**DATASET SECTION:**
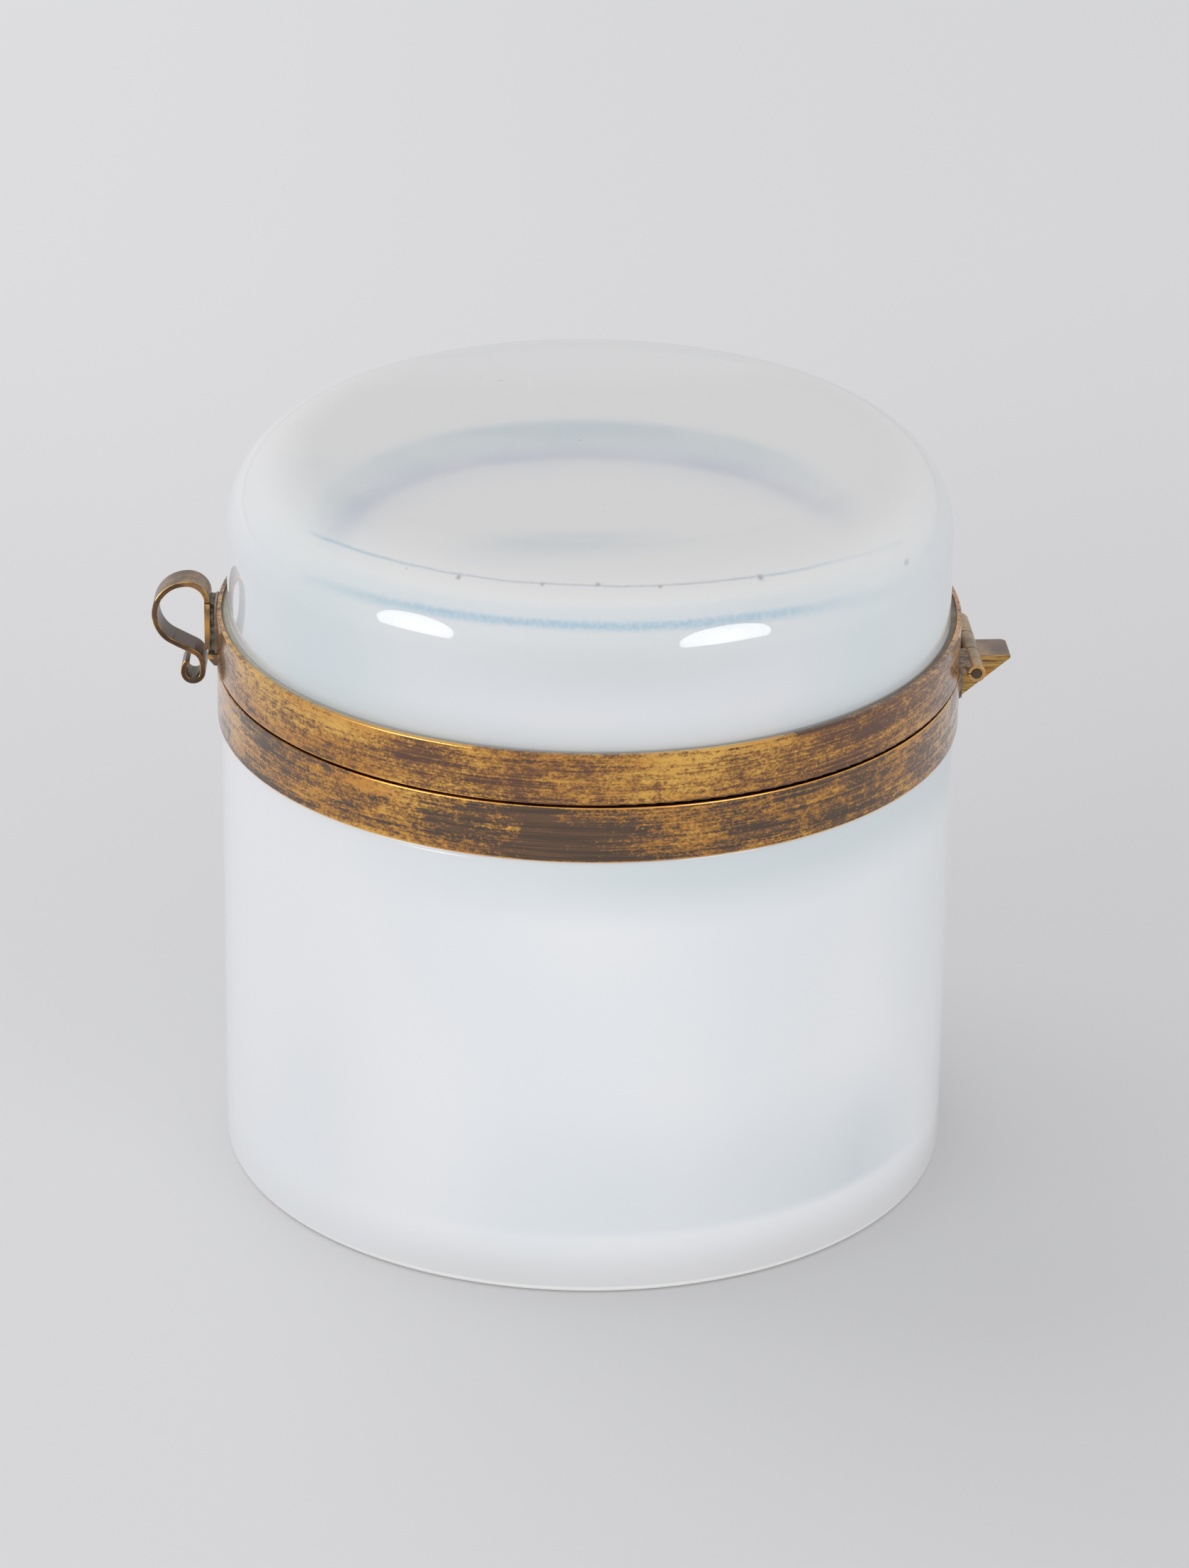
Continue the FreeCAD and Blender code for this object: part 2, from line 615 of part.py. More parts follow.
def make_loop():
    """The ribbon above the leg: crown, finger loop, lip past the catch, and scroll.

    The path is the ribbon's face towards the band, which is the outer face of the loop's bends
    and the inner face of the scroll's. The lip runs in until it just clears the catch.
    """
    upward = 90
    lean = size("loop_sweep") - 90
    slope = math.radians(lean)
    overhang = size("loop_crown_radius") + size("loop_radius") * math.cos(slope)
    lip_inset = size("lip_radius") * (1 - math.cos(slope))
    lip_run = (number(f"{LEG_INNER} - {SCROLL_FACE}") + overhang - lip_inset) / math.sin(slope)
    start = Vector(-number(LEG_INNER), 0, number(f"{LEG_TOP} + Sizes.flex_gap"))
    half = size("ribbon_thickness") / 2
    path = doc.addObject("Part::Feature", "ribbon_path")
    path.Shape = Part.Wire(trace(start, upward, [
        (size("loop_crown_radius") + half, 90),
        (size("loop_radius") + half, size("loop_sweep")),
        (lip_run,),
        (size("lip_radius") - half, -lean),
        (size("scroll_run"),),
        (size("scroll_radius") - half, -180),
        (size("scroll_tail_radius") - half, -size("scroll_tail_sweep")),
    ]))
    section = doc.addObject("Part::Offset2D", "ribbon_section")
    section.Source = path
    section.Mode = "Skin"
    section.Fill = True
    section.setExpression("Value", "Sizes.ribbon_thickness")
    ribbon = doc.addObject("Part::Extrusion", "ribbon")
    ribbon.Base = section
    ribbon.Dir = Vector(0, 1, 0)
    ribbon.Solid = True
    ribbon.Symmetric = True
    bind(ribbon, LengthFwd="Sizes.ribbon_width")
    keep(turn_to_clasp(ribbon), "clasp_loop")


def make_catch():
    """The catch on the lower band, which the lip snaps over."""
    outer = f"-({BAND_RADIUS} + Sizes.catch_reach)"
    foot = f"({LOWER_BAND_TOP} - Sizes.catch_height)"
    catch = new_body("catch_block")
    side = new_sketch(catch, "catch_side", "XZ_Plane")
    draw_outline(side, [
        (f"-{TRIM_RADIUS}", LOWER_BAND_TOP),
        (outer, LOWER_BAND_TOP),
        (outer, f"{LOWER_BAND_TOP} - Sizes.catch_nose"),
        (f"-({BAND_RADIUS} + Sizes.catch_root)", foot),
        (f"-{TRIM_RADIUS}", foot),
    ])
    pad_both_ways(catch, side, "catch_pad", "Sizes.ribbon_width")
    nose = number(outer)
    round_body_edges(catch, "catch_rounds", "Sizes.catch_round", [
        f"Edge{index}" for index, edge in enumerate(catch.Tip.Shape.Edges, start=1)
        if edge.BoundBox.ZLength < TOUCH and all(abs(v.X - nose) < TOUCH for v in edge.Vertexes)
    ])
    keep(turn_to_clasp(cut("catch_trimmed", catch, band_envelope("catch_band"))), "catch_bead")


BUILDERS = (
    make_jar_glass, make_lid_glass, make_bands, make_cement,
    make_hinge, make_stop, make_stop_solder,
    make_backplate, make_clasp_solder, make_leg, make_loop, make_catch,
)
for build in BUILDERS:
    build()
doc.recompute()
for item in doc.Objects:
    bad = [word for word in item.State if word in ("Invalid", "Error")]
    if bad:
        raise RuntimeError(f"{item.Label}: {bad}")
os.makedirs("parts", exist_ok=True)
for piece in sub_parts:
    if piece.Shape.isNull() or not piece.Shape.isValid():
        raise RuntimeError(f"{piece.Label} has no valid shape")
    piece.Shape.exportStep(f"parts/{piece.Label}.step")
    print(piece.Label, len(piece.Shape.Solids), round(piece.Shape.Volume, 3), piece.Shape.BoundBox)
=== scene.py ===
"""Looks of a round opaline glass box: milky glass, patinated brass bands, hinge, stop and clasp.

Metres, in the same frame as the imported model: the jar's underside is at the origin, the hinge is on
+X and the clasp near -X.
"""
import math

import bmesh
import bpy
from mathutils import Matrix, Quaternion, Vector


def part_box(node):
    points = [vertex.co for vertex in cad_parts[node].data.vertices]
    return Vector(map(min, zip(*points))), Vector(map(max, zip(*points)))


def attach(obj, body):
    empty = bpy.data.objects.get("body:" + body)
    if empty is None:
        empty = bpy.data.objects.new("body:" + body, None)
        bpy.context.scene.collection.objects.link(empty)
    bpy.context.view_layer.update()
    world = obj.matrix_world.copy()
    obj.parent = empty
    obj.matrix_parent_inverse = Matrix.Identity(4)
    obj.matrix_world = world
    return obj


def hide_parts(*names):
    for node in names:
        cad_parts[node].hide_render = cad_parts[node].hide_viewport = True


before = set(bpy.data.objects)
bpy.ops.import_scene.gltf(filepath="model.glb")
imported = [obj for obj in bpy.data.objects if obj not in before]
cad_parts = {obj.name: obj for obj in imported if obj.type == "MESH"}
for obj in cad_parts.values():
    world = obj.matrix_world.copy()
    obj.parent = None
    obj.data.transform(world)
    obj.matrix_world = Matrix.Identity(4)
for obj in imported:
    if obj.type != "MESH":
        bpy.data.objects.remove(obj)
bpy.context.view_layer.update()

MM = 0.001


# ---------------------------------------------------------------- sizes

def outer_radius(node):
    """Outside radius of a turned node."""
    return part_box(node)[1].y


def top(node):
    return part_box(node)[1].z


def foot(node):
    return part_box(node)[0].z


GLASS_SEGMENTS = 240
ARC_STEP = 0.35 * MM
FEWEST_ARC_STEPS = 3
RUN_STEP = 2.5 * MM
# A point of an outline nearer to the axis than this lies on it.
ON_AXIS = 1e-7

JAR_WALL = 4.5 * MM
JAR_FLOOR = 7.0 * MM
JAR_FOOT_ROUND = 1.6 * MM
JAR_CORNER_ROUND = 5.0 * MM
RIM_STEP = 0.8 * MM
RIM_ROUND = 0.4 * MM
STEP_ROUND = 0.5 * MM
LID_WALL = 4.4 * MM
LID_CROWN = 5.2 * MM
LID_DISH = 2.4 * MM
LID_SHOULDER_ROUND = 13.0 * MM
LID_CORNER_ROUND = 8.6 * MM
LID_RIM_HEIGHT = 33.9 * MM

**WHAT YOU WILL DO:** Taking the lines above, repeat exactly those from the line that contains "for piece in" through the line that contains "from mathutils import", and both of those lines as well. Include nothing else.

**EXERCISE ANSWER:**
for piece in sub_parts:
    if piece.Shape.isNull() or not piece.Shape.isValid():
        raise RuntimeError(f"{piece.Label} has no valid shape")
    piece.Shape.exportStep(f"parts/{piece.Label}.step")
    print(piece.Label, len(piece.Shape.Solids), round(piece.Shape.Volume, 3), piece.Shape.BoundBox)
=== scene.py ===
"""Looks of a round opaline glass box: milky glass, patinated brass bands, hinge, stop and clasp.

Metres, in the same frame as the imported model: the jar's underside is at the origin, the hinge is on
+X and the clasp near -X.
"""
import math

import bmesh
import bpy
from mathutils import Matrix, Quaternion, Vector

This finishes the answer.